Handicap International estimated that 40 million unexploded sub-munitions remained in the Lao Republic alone at the end of the war, causing more than 11,000 casualties over the 30 years since the war ended.
More than half of these casualties were children who inadvertently stepped on bomblets or mistook them for toys. In the case of Vietnam, Handicap International estimated post-conflict sub-munitions casualties at between 34,000 and 52,000.
In the early months of the war in Afghanistan, human rights groups criticized the U.S. for dropping cluster bombs on Afghan towns and villages.
Even more insidious was that sub-munitions were bright yellow, almost identical in colour to the food-aid packages being air-dropped to starving villagers.
The results were predictable, although the death toll among civilians will never be known.
In its November 2006 report, Fatal Footprint: The Global Impact of Cluster Munitions, Handicap International found that 98 per cent of the victims of cluster bombs were civilians carrying out their daily activities.
In the Lao Republic, three-quarters of all civilian casualties occurred while farming or tending animals in fields and rice paddies.
A very large proportion of all reported casualties are children.
In response to worldwide revulsion with these weapons, in February the Norwegian government invited the United Nations, along with a group of states and international humanitarian organizations, to meet in Oslo to discuss how to address the use of cluster munitions.
The conference agreed to create a legally binding instrument by 2008 that will prohibit the use, production, transfer and stockpiling of cluster munitions.
Canada was a signatory to the agreement; significantly, Israel, Russia and the United States were not. While the Oslo process is a major step forward, it is unlikely that an international consensus on a total ban of cluster munitions will be achieved.
Canadians might feel virtuous that we are signatories to the Oslo agreement and that we have not used cluster munitions, although we do maintain a stockpile. Few Canadians realize, however, that we are major investors through our banks and pension funds in companies that manufacture cluster munitions.
Research by the Brussels-based Netwerk Vlaanderen identified such Canadian banking stalwarts as Scotiabank, TD Bank and the Royal Bank of Canada as participants in international syndicates providing revolving credit to cluster bomb producers.
Similarly, the Canada Pension Plan Investment Board, which invests the pension contributions of Canadian workers, has more than $50 million invested in the U.S.-based cluster munitions manufacturers Raytheon, Lockheed Martin, and Textron.
The standard response from banks and pension fund trustees is that until cluster munitions are declared illegal, they see no impediment to making such investments.
This is a facile argument based on the notion that investors bear no responsibility for the human consequences of their activities. That our banking and pension leaders have no ethical framework guiding their lives and work is deeply disturbing.
It need not be this way.
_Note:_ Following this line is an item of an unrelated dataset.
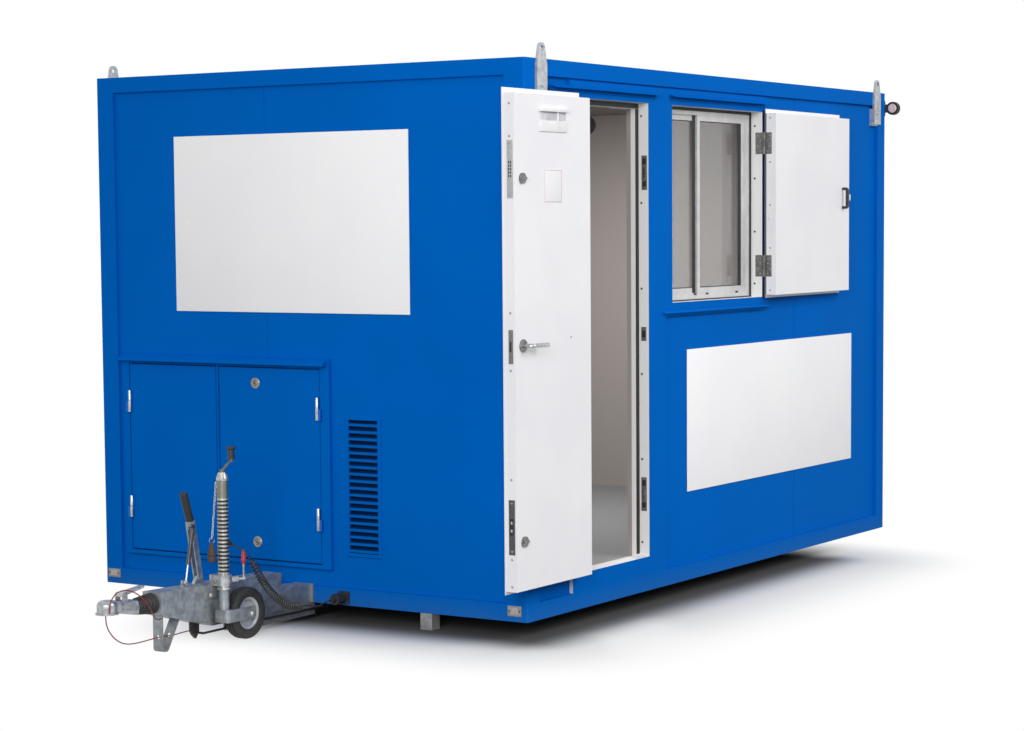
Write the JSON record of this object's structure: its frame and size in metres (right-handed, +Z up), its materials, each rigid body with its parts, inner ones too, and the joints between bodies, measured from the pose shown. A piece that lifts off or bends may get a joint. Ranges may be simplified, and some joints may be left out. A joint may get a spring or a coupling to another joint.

Under public pressure, many banks and pension funds have explicitly excluded cluster munitions producers from financing.
The Dutch ASN Bank, the British Cooperative Bank, and the Triodos Bank of the European Union all prohibit weapons investments.
The Citizens' Bank of Canada excludes weapon manufacturers from its portfolio as do the pension funds of Canadian churches.
The Norwegian Government Pension Fund excludes companies involved in the manufacture of cluster munitions as well as those producing nuclear, chemical, biological and incendiary weapon systems. Financial institutions such as these are willing to place their ethical and moral obligations at the centre of their investment decision-making.
Hannah Arendt, that incisive observer of the banality of evil, once said that if we do not dissent, then we consent.
As Canadians we should dissent, loudly and collectively, and insist that our bankers and pension trustees end our complicity in an industry that continues to take a grisly toll on human lives.
Peter Gillespie works with the international social justice organization Inter Pares in Ottawa.